No, watching ISIS videos does NOT make you complicit in its terrorism
If you watch ISIS’s videos you are complicit in its terrorism, says Nesrine Malik at the Guardian.
Sorry, but this is ludicrous for various reasons. I have watched a fair amount of ISIS videos, unapologetically, and here are several reasons to do so.
1) To study what ISIS are doing and understand symbolism of what they’re saying. ISIS videos are carefully constructed pieces of propaganda. If you want to defeat your enemy then you have to know them. This isn’t just a military war but one of ideology, which makes it even more important to understand that ideology and its weaknesses. It also helps when you’re debating with ‘at risk‘ people to counter ISIS propaganda.
2) For work. Someone has to accurately report this shit, no?

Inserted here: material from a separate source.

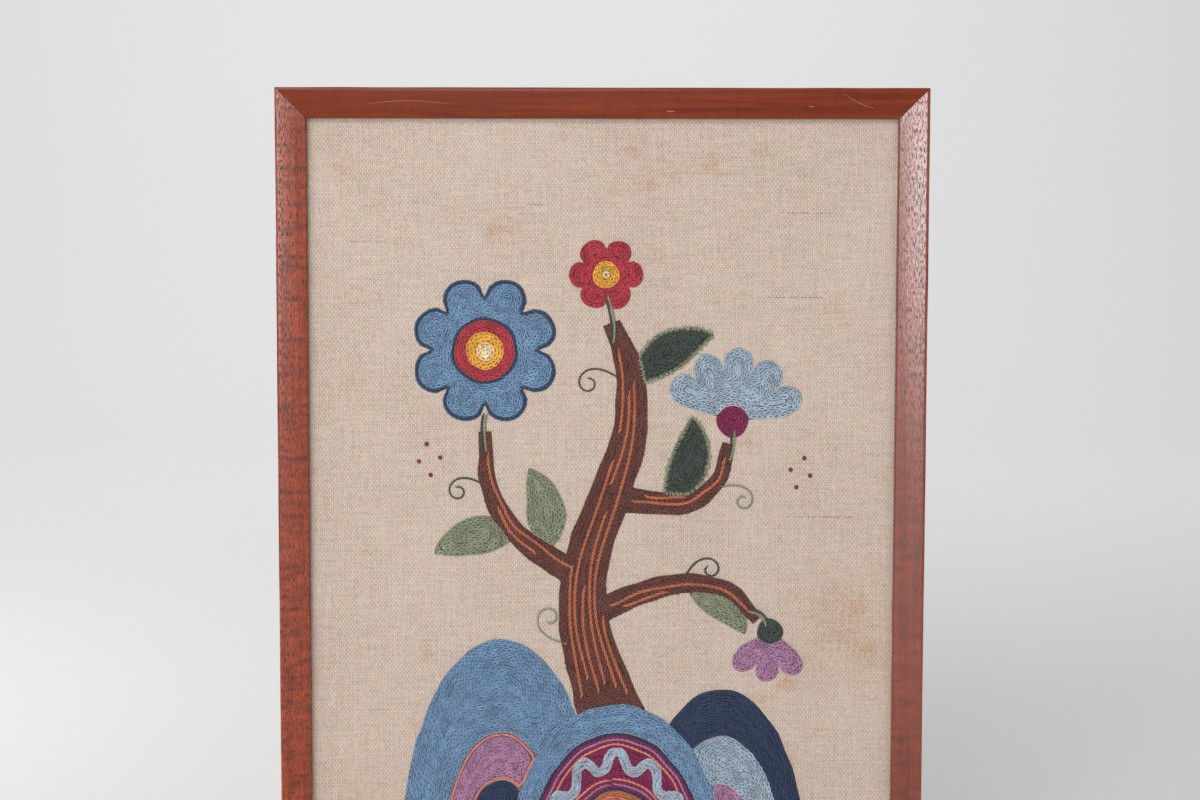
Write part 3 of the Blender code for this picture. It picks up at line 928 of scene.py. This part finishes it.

Someone has to study the video to see what else it reveals, and whether its actually a fake or not. The fact that ISIS have burnt alive a Jordanian pilot is news, whether people like it or not. So someone has to accurately report it, and others will use to build a better picture of ISIS capabilities and people.
3) Most importantly, I don’t want sanitised and tightly controlled images from national news, I want to see gory details and make up my own mind. I want others to have that opportunity to do so too. War is awful and people need to know this.
For too long we’ve had coverage of news events and war from the perspective of news organisations that are are OK with showing sanitised videos released by governments, but don’t want to show pics or videos of atrocities from their own side. YouTube has changed all that and I welcome it. I don’t want to be told by others what I should or should not be watching re: war or conflict. And I certainly do not want the government stepping in and criminalising people for watching videos of external conflicts.